Archive for December, 2009

A Brand New Too Much Joy Song. Free. Because It’s Christmas.

Thursday, December 17th, 2009

We tried to have this ready for Chanukah. But art takes time. So we are compensating for our tardiness by offering not one free download, but four – one from Too Much Joy, and one from each of the three side-projects that have sprouted like mutant limbs from TMJ’s trunk. Just click the button below to snag your tunes (you can also push the play button in the widget beneath to hear all four songs in their entirety — feel free to share with friends).
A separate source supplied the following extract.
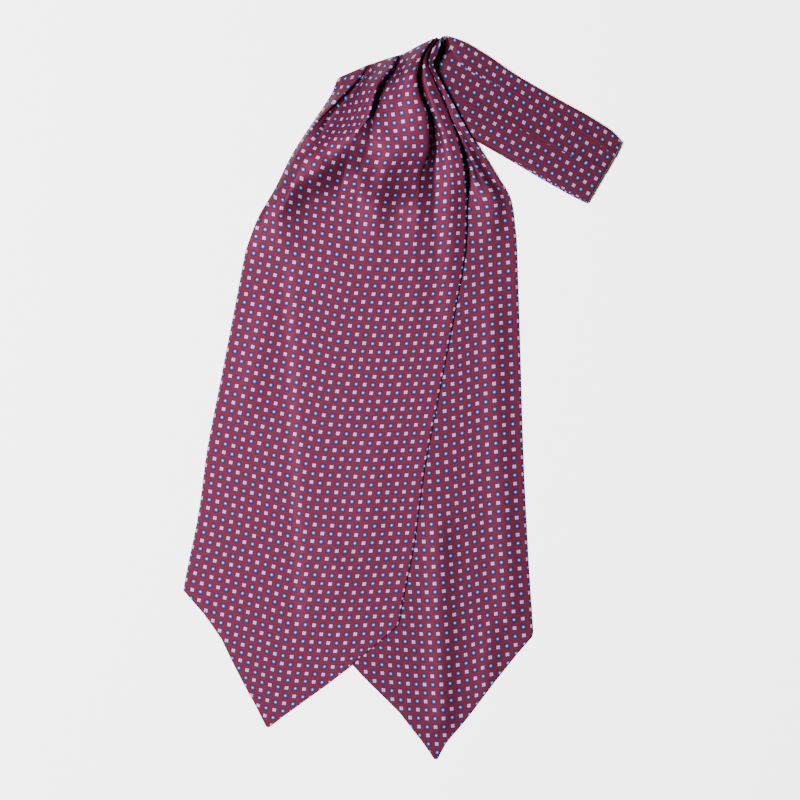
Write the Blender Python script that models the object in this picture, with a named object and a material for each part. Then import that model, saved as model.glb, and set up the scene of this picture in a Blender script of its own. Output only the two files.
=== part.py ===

Free Downloads! (Merry Everything)

The TMJ tune is called “Mystery Limousine.” It was written in the early-‘90s, but never got recorded. Until now. In keeping with our holiday theme of family, love and forgiveness, the song features both original member Sandy Smallens (on bass and vocals) AND producer/replacement bassist William Wittman (on too many guitars), and was mixed by old friend and Son of Sam I Am producer Michael James (who may have added some guitars, too, but you can still hear Jay cutting through them all). The lyric, if you care, was written when the band was riding around in limos, and trying to process the disappointed faces of onlookers who were expecting someone more famous to emerge from said limos when they pulled up at hotels.

The Wonderlick tune is called “Easy,” and should be self-explanatory. It is one of several songs Wonderlick recorded recently with a live band – it’s a rough mix, which will evolve over time, and the first salvo in their third LP, which they hope to have finished by springtime. Besides Tim and Jay, the band features Ken Flagg on keyboards, Chris Brague on drums, Daniel Fabricant on bass, and the awe-inspiring Jean Cook on violin. Ken and Jean and a guy named Justin from the studio all shout along at the end there. More free rough mixes will be forthcoming before Christmas Eve are now available on www.wonderlick.com.

The Surface Wound song is a selection from their brand-spanking-new LP, The Kids Are All Gone (Acquired Taste). It’s called “Pretty French,” and features Sandy and Tommy from TMJ plus guitarist Steve Hamilton.  The horns come courtesy of ska band Edna’s Goldfish brass section (Gary Henderson on trumpet and Thomas Comerford on trombone).  NYC-area gigs are being slated for the new year.  You can stream and buy the album (for only $6!) and learn more about the band at www.surfacewound.com.

The Its song is called “You Are All That I Need.” That one’s basically Bill, Jay and Tommy from TMJ singing a lyric by Tim. It was originally written as a stalker anthem, but in this more festive context perhaps we should hear it as a cry of love from each Joyboy to the other. (12/19 update: turns out we had a mis-named file in the original package, so if you downloaded before 5pm on Friday, 12/18, the Its song you got was actually “Don’t Say a Word.” The problem is fixed, so just hit download again if you want a free copy of “You Are All That I Need.”)

Fah-hoo-doh-ray.

(The songs are yours for the taking, but if you have any desire to throw some digital coins in our metaphorical hat, you are welcome to do so — just click the button below):


My Hilarious Warner Bros. Royalty Statement

Tuesday, December 1st, 2009

warner stmt detail

I got something in the mail last week I’d been wanting for years: a Too Much Joy royalty statement from Warner Brothers that finally included our digital earnings. Though our catalog has been out of print physically since the late-1990s, the three albums we released on Giant/WB have been available digitally for about five years. Yet the royalty statements I received every six months kept insisting we had zero income, and our unrecouped balance ($395,277.18!)* stubbornly remained the same.

Now, I don’t ever expect that unrecouped balance to turn into a positive number, but since the band had been seeing thousands of dollars in digital royalties each year from IODA for the four indie albums we control ourselves, I figured five years’ worth of digital income from our far more popular major label albums would at least make a small dent in the figure. Our IODA royalties during that time had totaled about $12,000 – not a princely sum, but enough to suggest that the total haul over the same period from our major label material should be at least that much, if not two to five times more. Even with the band receiving only a percentage of the major label take, getting our unrecouped balance below $375,000 seemed reasonable, and knocking it closer to -$350,000 wasn’t out of the question.

So I was naively excited when I opened the envelope. And my answer was right there on the first page. In five years, our three albums earned us a grand total of…

$62.47

What the fuck?

I mean, we all know that major labels are supposed to be venal masters of hiding money from artists, but they’re also supposed to be good at it, right? This figure wasn’t insulting because it was so small, it was insulting because it was so stupid.